Added Russell: "I go to Brooklyn, I kind of felt like I was borderline established in the league. I'm sure my peers and coaches thought otherwise, but me mentally I felt like I was two feet in."
Russell revived his career in Brooklyn and said the mixture of teammates he played with helped change how he approached his career. He was an All-Star in 2019, his second season with the Nets, when he averaged 21.1 points and seven assists per game.
"I had a reality check," Russell said. "I was around some players that were fighting for a position. Nothing was really given to them. Spencer [Dinwiddie], Joe Harris, Caris [Levert], those guys. They had a rough kind of coming up. It wasn't easy for them."
Getting to Minnesota
That altered outlook turned Russell into a player that fielded a max offer in the summer of 2019 from the Warriors in free agency. The Wolves also made a strong push, but their offer stopped short of the max. Russell took the maximum contract as a sign of respect, his earned place in the league after those early doubts.
"He felt that's what he was worth," Antonio Russell said. "Golden State made that an opportunity and we're forever thankful for that. They changed his life regardless of anything else that comes. They believed him to be that guy and it changed him, changed for the better and it changed his family."
Russell had a say in where he went after Brooklyn, but the Nets essentially forced him out of town to make room to sign Kevin Durant and Kyrie Irving. The deal became official as part of a sign-and-trade with Durant.
That made three NBA teams in five years, not to mention the moving around Russell did before becoming a pro.
"You talk to people, you got your antenna up and you're just like, 'This is going to be [bad] all over again,' " Russell said. "You're dealing with renting a home, you're not looking at a home to long-term live in, you know it's going to be temporary, so everything you come across, you have a temporary mentality with this.
"I didn't enjoy that. But that's what my life was at the time."
A new sense of home, self
After missing out in free agency, Wolves President Gersson Rosas never gave up on his pursuit of Russell, who he sees as the perfect complement basketball-wise to Towns. He finally landed him in a trade last February that sent Andrew Wiggins and a top-three protected first-round pick in this year's draft to Golden State.
"You've got a playmaking guard, who fits in great with maybe the most versatile skilled center in the league right now," Rosas said shortly after the trade. "The ability to execute our vision with those two as the pillars of who we are and how we play was very enticing."
The Wolves held as big a welcome as they could for Russell the night they traded for him.
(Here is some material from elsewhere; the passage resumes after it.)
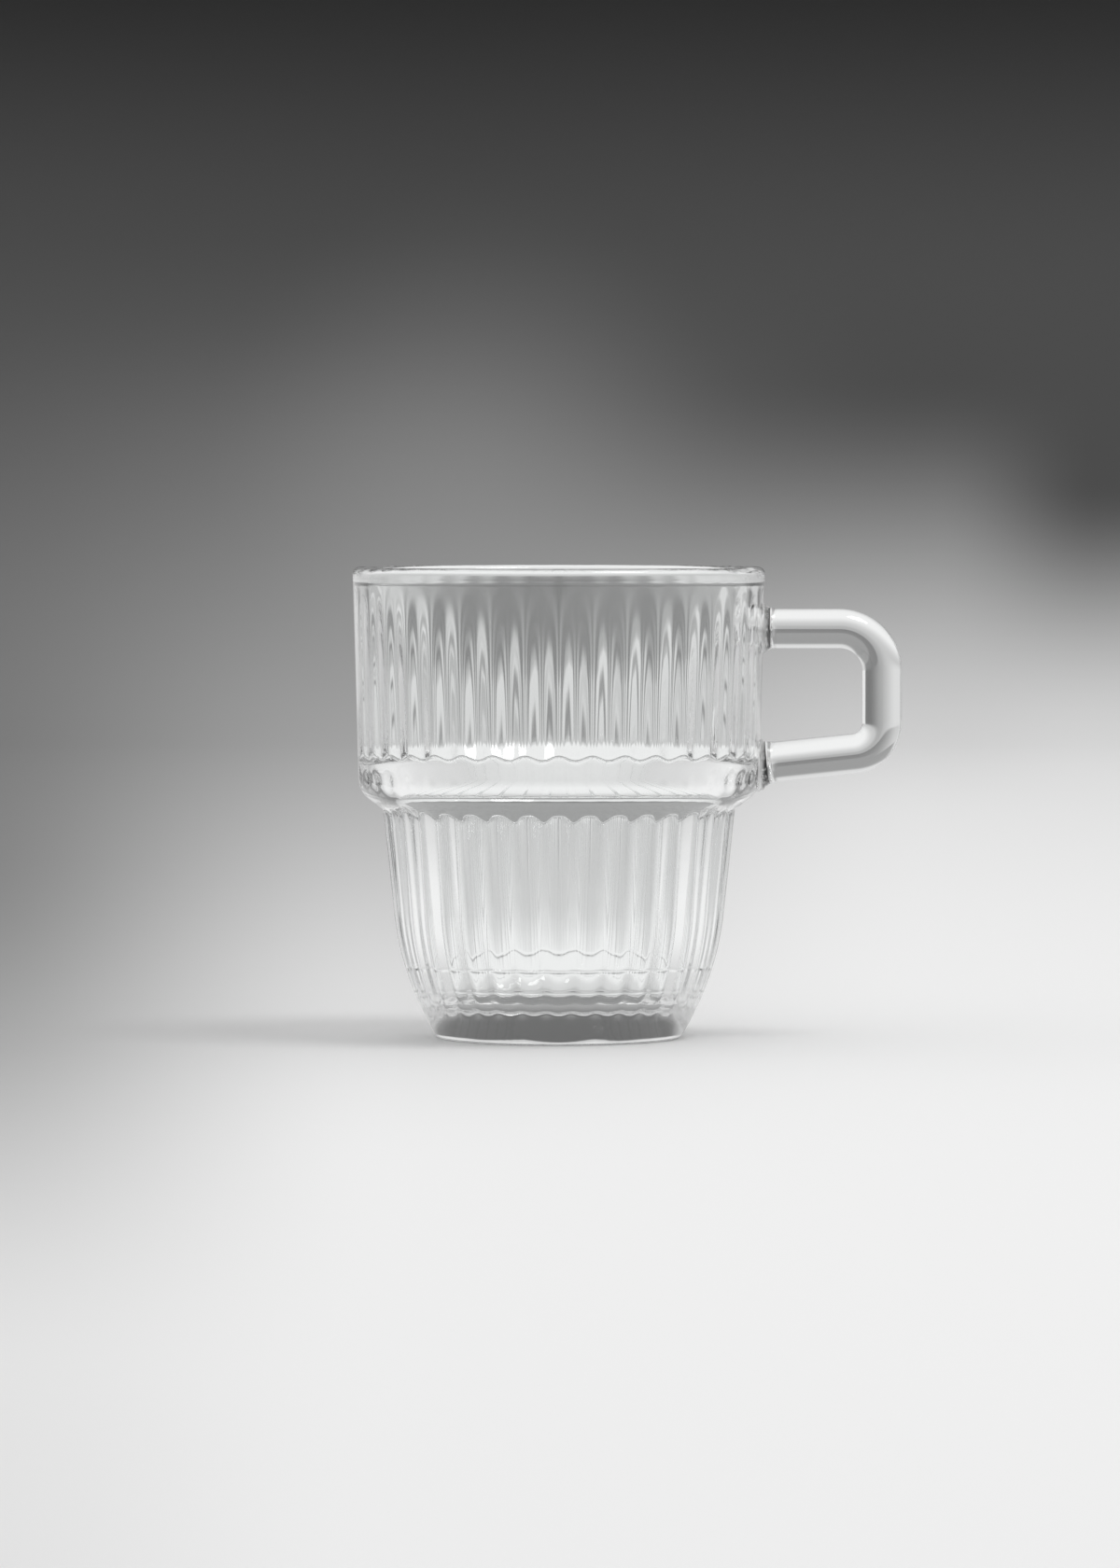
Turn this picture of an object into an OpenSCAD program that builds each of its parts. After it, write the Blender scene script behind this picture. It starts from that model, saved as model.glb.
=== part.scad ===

Wolves staff gathered at an airport hangar to greet Russell's jet, as did Towns.
"It's surreal to really think that instead of us just talking on the phone or playing video games with each other and talking about how our teams are doing and everything, but now we're getting to do this every day with each other," Towns said then. "He's never just been a friend of mine. He's been a brother of mine."
As Russell walked in the hangar to loud cheering, he had his camera out wanting to film every second.
"My life is a movie …" Russell said. "Being able to travel and go to all these places and meet all these people, just with the doors that basketball has opened up for me, I treat it like a movie. I tell my camera guy don't press cut."
Russell gets to settle down in the next act of that movie. On the court, he has preached patience with a young Wolves team that has struggled as Towns has been out of the lineup much of the season.
When fans might be panicking, Russell has advised them to keep their eyes on the long-term.
Underscoring that he is in it for the long haul: Russell recently bought a house in Minnesota. He now has ample space for his three dogs to roam and recently installed a golf simulator after finding a passion for that.
Russell has roots now in Minneapolis in addition to Louisville. Both places were at the epicenter of social justice movements this summer, with George Floyd's killing in Minneapolis and Breonna Taylor's in Louisville at the hands of police sparking protests, calls for justice for each victim and demands for ending systemic racism.
Russell attended a rally in honor of Taylor over the summer and addressed a crowd of people with a megaphone, something he said he was nervous to do.
"He gives so many kids hope in various things that he's doing within the community that it was not only the right thing to do, it's what he had to do," Antonio Russell said.
Said D'Angelo: "I wanted to be a leader in the situation … and I give credit to my support team for educating me from that lens. For that example, specifically Breonna Taylor, I was a little late to the topic, a little late to what was going on in that specific realm, but Antonio was like, 'This is huge in the city, right up the street.' "
New responsibilities
That burgeoning role as a leader off the court coincides with Russell's increasing responsibilities on it. Nobody ever gave Russell the keys to a franchise before this. Bryant was still with the Lakers. He was an All-Star, but wasn't the centerpiece in Brooklyn, while Golden State had its championship core already in Stephen Curry, Klay Thompson and Draymond Green.
In Minnesota, he and Towns are the future.
"It's totally new to me, but I'm prepared for it …" Russell said. "When I was a rookie, it wasn't the same. I didn't have the keys. I was looking up at the situation. So now I feel like I'm looking down, or I'm looking eye to eye I would say, at the situation as far as attacking it the right way and controlling what I can control."
The Wolves are Russell's fourth NBA team in six seasons. All that moving has caused him to be more cynical about the people who come into his life, to constantly have his "antenna up" as he said.
Has he been able to let his guard down in Minnesota?
"I'm from where I'm from and went through what I went through, so it's never, 'Let it down,' " Russell said. "But I feel like I have a pretty good judge of character. We have pretty good character people here that make it easy to come to work and go about your business."
Then when his day is done, Russell can go home.